[SUPPLIED MATERIAL start]
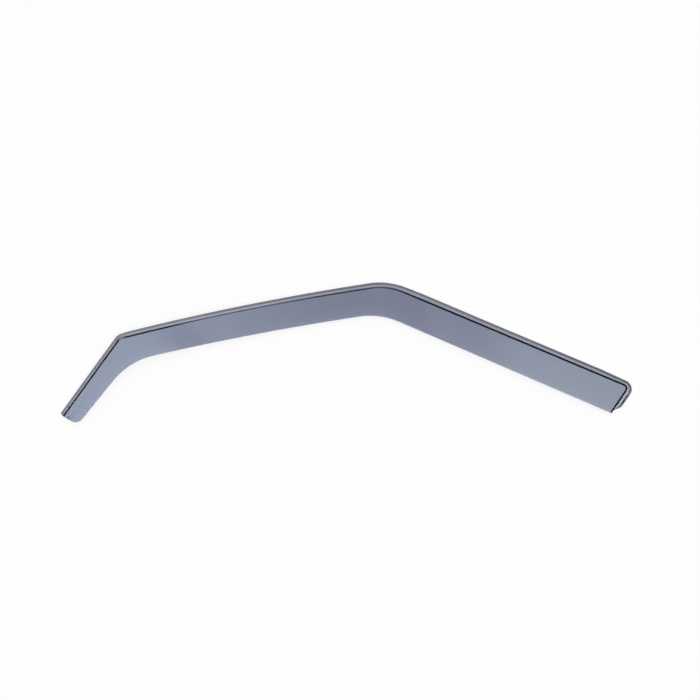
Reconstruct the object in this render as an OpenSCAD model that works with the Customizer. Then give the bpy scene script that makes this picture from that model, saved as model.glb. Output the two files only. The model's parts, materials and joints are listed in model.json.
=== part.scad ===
// Window rain deflector for a front side door, formed from one sheet of tinted acrylic.
//
// The sheet lies as it would on a bench, car side down: X along the door, Z out of the door.
// Seen from above, three runs follow the window frame: a short front run beside the mirror, a
// middle run up the windscreen pillar and a roof run back to the door pillar. A joggle line
// goes along all three and turns down across the rear end. Outside that line is the recessed
// lip that slides into the window channel, and inside it is the raised shield.
//
// Every point is worked out in plan first, as a distance from the joggle line, and is then
// lifted onto the barrel curve that the door glass has.

/* [Sheet] */
// Thickness of the acrylic sheet
sheet_t = 3; // [2:0.1:4]
// Inside radius of the joggle's two bends
bend_r = 0.6; // [0.4:0.1:1.2]
// The same where the joggle line itself turns, at the front corner and the apex
soft_bend_r = 2.4; // [1.2:0.1:3]
// Length over which the bends soften before the middle of the front corner, and sharpen past it
corner_soft_len = 9; // [6:1:16]
// The same at the apex
apex_soft_len = 40; // [28:1:60]
// Radius of the door glass, across the roof run
glass_r = 2000; // [1400:50:6000]

/* [Runs] */
// Straight length of the front run
front_run = 152; // [120:1:190]
// Length of the middle run, between its two bends
middle_run = 406; // [320:1:480]
// Straight length of the roof run
roof_run = 383; // [300:1:460]
// Slope of the roof run in the sheet's own frame
roof_slope = -22.8; // [-30:0.1:0]
// Turn at the apex, from the middle run to the roof run
apex_turn = 31.6; // [24:0.1:38]
// Radius of the joggle line at the apex
apex_r = 99; // [70:1:130]
// Radius of the middle run, which is slightly bowed
middle_r = 4400; // [3000:50:9000]
// Turn at the front corner
front_turn = 39.5; // [34:0.1:46]
// Radius of the joggle line at the front corner
front_corner_r = 7.5; // [7:0.5:12]
// Slant of the front tip's cut, from square to the front run
tip_slant = 7; // [0:0.5:16]
// Slant of the rear end, from square to the roof run
rear_slant = 12.9; // [4:0.1:20]
// Radius of the joggle line at the rear corner
rear_corner_r = 6.5; // [5:0.5:6.5]

/* [Shield] */
// Width of the shield at the front tip, from the joggle line
tip_w = 27; // [22:0.5:30]
// Width of the shield where the front run ends
front_w = 35; // [30:0.5:38]
// Width of the shield where the middle run starts
middle_w = 39.2; // [34:0.1:42]
// Width of the shield where the middle run ends
middle_end_w = 43.3; // [38:0.5:46]
// Width of the shield where the roof run starts
roof_w = 47.2; // [42:0.1:50]
// Width of the shield at the rear end
rear_w = 50.5; // [46:0.5:56]
// How far the free edge's front curve reaches along the middle run
front_sweep = 43; // [36:1:60]
// How far the free edge's apex curve reaches back along the middle run
apex_sweep = 24; // [16:1:34]
// How far the free edge stands out beyond the joggle
crown = 1.9; // [0.5:0.1:3]
// Radius of the front tip's corner at the free edge
tip_r = 11; // [7:0.5:12]

/* [Lip] */
// Width of the lip along the roof run, from the joggle line
lip_w = 8.7; // [7.5:0.1:11]
// Width of the lip where the roof run starts
apex_lip_w = 9.1; // [7.5:0.1:11]
// Width of the lip along the middle run
middle_lip_w = 7.8; // [6.8:0.1:10]
// Width of the lip along the front run
front_lip_w = 6.5; // [6:0.1:9]
// Length over which the lip widens past the front corner
front_blend = 18; // [8:1:40]
// Length past the middle of the apex over which the lip widens
apex_blend = 66; // [30:1:80]
// Length over which it then narrows
roof_blend = 100; // [60:5:150]
// Width of the lip where the rear corner starts
corner_lip_w = 7.4; // [7:0.1:10]
// Length of the roof run over which the lip narrows to that
rear_blend = 24; // [10:1:60]
// Width of the lip across the rear end
rear_lip_w = 9.5; // [7.5:0.1:10.5]
// Width of the thinned band along the lip's edge
band_w = 3.8; // [2.5:0.1:4.2]
// How much thinner that band is
band_cut = 0.8; // [0.4:0.1:1.2]
// Radius of the lip's corner at the front tip
lip_tip_r = 4; // [2:0.5:6]
// Length over which the lip runs out at the rear end
lip_runout = 15; // [8:1:20]
// Bare length between the lip's end and the free edge
lip_gap = 4; // [1:0.5:6]

/* [Joggle] */
// Depth of the joggle along the front run and past the front corner
front_step = 4.4; // [3:0.1:5.5]
// Length of the middle run that keeps that depth
front_hold = 38; // [20:1:70]
// Length over which the depth then falls
front_fall = 88; // [40:1:110]
// Depth of the joggle halfway along the middle run
middle_step = 1.5; // [1.2:0.1:5.5]
// Length of the middle run's upper end over which the depth grows
upper_rise = 150; // [60:1:170]
// Length of the middle run's upper end that keeps the depth it has grown to
upper_hold = 30; // [10:1:50]
// Depth of the joggle near the middle run's upper end
upper_step = 2.5; // [1.8:0.1:5.5]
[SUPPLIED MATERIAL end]
REQUIRED TASK ::
Reproduce all data above, unchanged.

RESPONSE BELOW ::
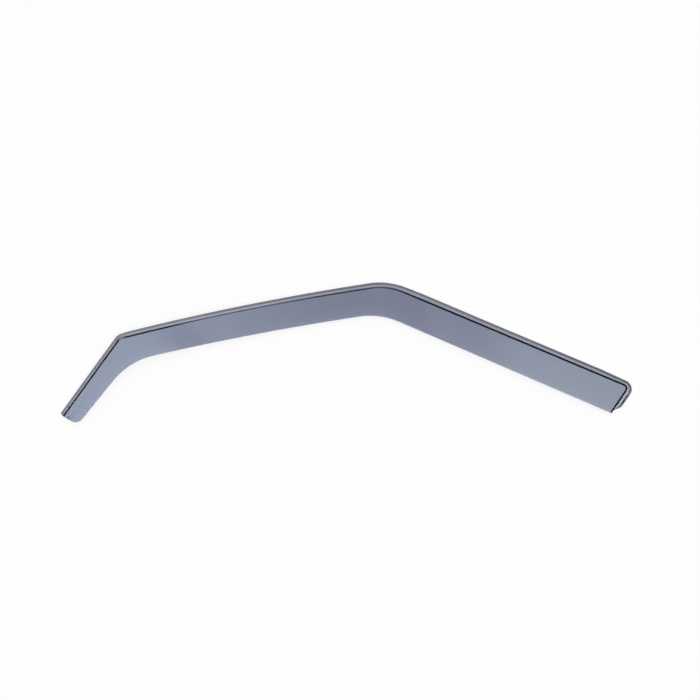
Reconstruct the object in this render as an OpenSCAD model that works with the Customizer. Then give the bpy scene script that makes this picture from that model, saved as model.glb. Output the two files only. The model's parts, materials and joints are listed in model.json.
=== part.scad ===
// Window rain deflector for a front side door, formed from one sheet of tinted acrylic.
//
// The sheet lies as it would on a bench, car side down: X along the door, Z out of the door.
// Seen from above, three runs follow the window frame: a short front run beside the mirror, a
// middle run up the windscreen pillar and a roof run back to the door pillar. A joggle line
// goes along all three and turns down across the rear end. Outside that line is the recessed
// lip that slides into the window channel, and inside it is the raised shield.
//
// Every point is worked out in plan first, as a distance from the joggle line, and is then
// lifted onto the barrel curve that the door glass has.

/* [Sheet] */
// Thickness of the acrylic sheet
sheet_t = 3; // [2:0.1:4]
// Inside radius of the joggle's two bends
bend_r = 0.6; // [0.4:0.1:1.2]
// The same where the joggle line itself turns, at the front corner and the apex
soft_bend_r = 2.4; // [1.2:0.1:3]
// Length over which the bends soften before the middle of the front corner, and sharpen past it
corner_soft_len = 9; // [6:1:16]
// The same at the apex
apex_soft_len = 40; // [28:1:60]
// Radius of the door glass, across the roof run
glass_r = 2000; // [1400:50:6000]

/* [Runs] */
// Straight length of the front run
front_run = 152; // [120:1:190]
// Length of the middle run, between its two bends
middle_run = 406; // [320:1:480]
// Straight length of the roof run
roof_run = 383; // [300:1:460]
// Slope of the roof run in the sheet's own frame
roof_slope = -22.8; // [-30:0.1:0]
// Turn at the apex, from the middle run to the roof run
apex_turn = 31.6; // [24:0.1:38]
// Radius of the joggle line at the apex
apex_r = 99; // [70:1:130]
// Radius of the middle run, which is slightly bowed
middle_r = 4400; // [3000:50:9000]
// Turn at the front corner
front_turn = 39.5; // [34:0.1:46]
// Radius of the joggle line at the front corner
front_corner_r = 7.5; // [7:0.5:12]
// Slant of the front tip's cut, from square to the front run
tip_slant = 7; // [0:0.5:16]
// Slant of the rear end, from square to the roof run
rear_slant = 12.9; // [4:0.1:20]
// Radius of the joggle line at the rear corner
rear_corner_r = 6.5; // [5:0.5:6.5]

/* [Shield] */
// Width of the shield at the front tip, from the joggle line
tip_w = 27; // [22:0.5:30]
// Width of the shield where the front run ends
front_w = 35; // [30:0.5:38]
// Width of the shield where the middle run starts
middle_w = 39.2; // [34:0.1:42]
// Width of the shield where the middle run ends
middle_end_w = 43.3; // [38:0.5:46]
// Width of the shield where the roof run starts
roof_w = 47.2; // [42:0.1:50]
// Width of the shield at the rear end
rear_w = 50.5; // [46:0.5:56]
// How far the free edge's front curve reaches along the middle run
front_sweep = 43; // [36:1:60]
// How far the free edge's apex curve reaches back along the middle run
apex_sweep = 24; // [16:1:34]
// How far the free edge stands out beyond the joggle
crown = 1.9; // [0.5:0.1:3]
// Radius of the front tip's corner at the free edge
tip_r = 11; // [7:0.5:12]

/* [Lip] */
// Width of the lip along the roof run, from the joggle line
lip_w = 8.7; // [7.5:0.1:11]
// Width of the lip where the roof run starts
apex_lip_w = 9.1; // [7.5:0.1:11]
// Width of the lip along the middle run
middle_lip_w = 7.8; // [6.8:0.1:10]
// Width of the lip along the front run
front_lip_w = 6.5; // [6:0.1:9]
// Length over which the lip widens past the front corner
front_blend = 18; // [8:1:40]
// Length past the middle of the apex over which the lip widens
apex_blend = 66; // [30:1:80]
// Length over which it then narrows
roof_blend = 100; // [60:5:150]
// Width of the lip where the rear corner starts
corner_lip_w = 7.4; // [7:0.1:10]
// Length of the roof run over which the lip narrows to that
rear_blend = 24; // [10:1:60]
// Width of the lip across the rear end
rear_lip_w = 9.5; // [7.5:0.1:10.5]
// Width of the thinned band along the lip's edge
band_w = 3.8; // [2.5:0.1:4.2]
// How much thinner that band is
band_cut = 0.8; // [0.4:0.1:1.2]
// Radius of the lip's corner at the front tip
lip_tip_r = 4; // [2:0.5:6]
// Length over which the lip runs out at the rear end
lip_runout = 15; // [8:1:20]
// Bare length between the lip's end and the free edge
lip_gap = 4; // [1:0.5:6]

/* [Joggle] */
// Depth of the joggle along the front run and past the front corner
front_step = 4.4; // [3:0.1:5.5]
// Length of the middle run that keeps that depth
front_hold = 38; // [20:1:70]
// Length over which the depth then falls
front_fall = 88; // [40:1:110]
// Depth of the joggle halfway along the middle run
middle_step = 1.5; // [1.2:0.1:5.5]
// Length of the middle run's upper end over which the depth grows
upper_rise = 150; // [60:1:170]
// Length of the middle run's upper end that keeps the depth it has grown to
upper_hold = 30; // [10:1:50]
// Depth of the joggle near the middle run's upper end
upper_step = 2.5; // [1.8:0.1:5.5]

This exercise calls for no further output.